Even flat home prices would therefore slow economic
growth unless other parts of the economy rapidly
accelerate. But a hard landing--meaning a
recession--is a real risk. If home prices fall
modestly, millions of homeowners will see their
equity wiped out. Many of those with the least
amount of equity, as we've already shown, are going
to face significant increases in their monthly
payments. So what has been a virtuous but
unsustainable cycle for the economy--higher home
prices, more borrowing against home equity, higher
spending, increased job creation, even higher home
prices--could easily reverse and become a vicious
cycle--higher monthly payments, declining home
prices, less spending, job losses, foreclosures,
even lower home prices.
To be sure, there are some very positive trends in
our economy, especially strong productivity, and
most likely a housing correction won't push the
economy into recession.
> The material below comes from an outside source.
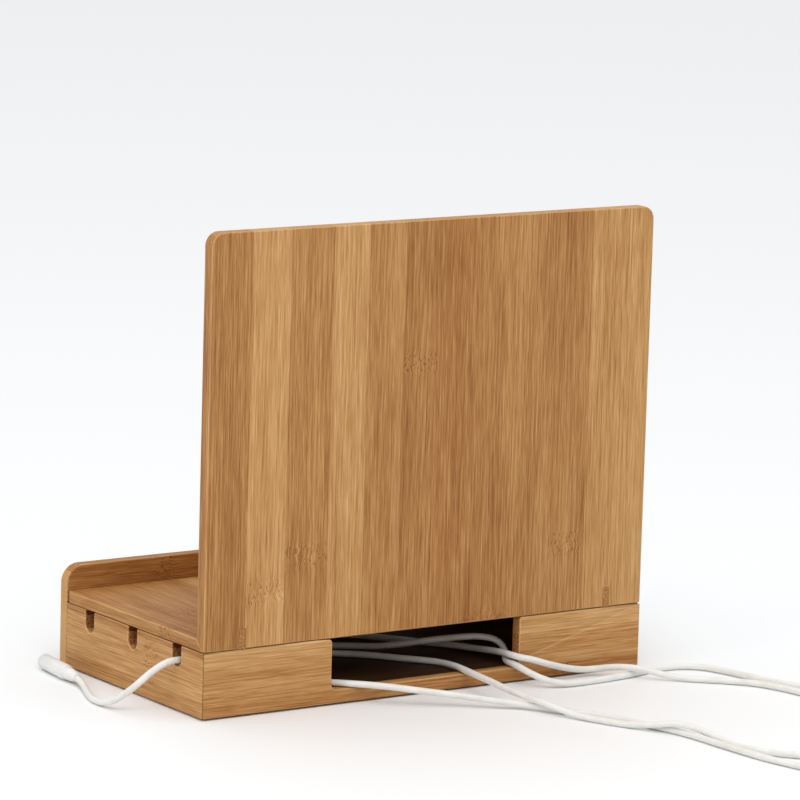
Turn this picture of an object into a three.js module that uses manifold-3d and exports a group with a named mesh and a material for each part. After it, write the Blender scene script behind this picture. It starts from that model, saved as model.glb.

But even a gradual reversal
of the housing boom could result in sluggish
economic growth and painful adjustments for those
in the bubble areas who incurred too much debt
during the run-up in house prices. Conservatives
ought to seriously consider these risks so they
won't be surprised or caught flat-footed if a
housing correction occurs.
Andrew Laperriere is a managing director in the
Washington office of ISI Group, a Wall Street
economic research and brokerage firm.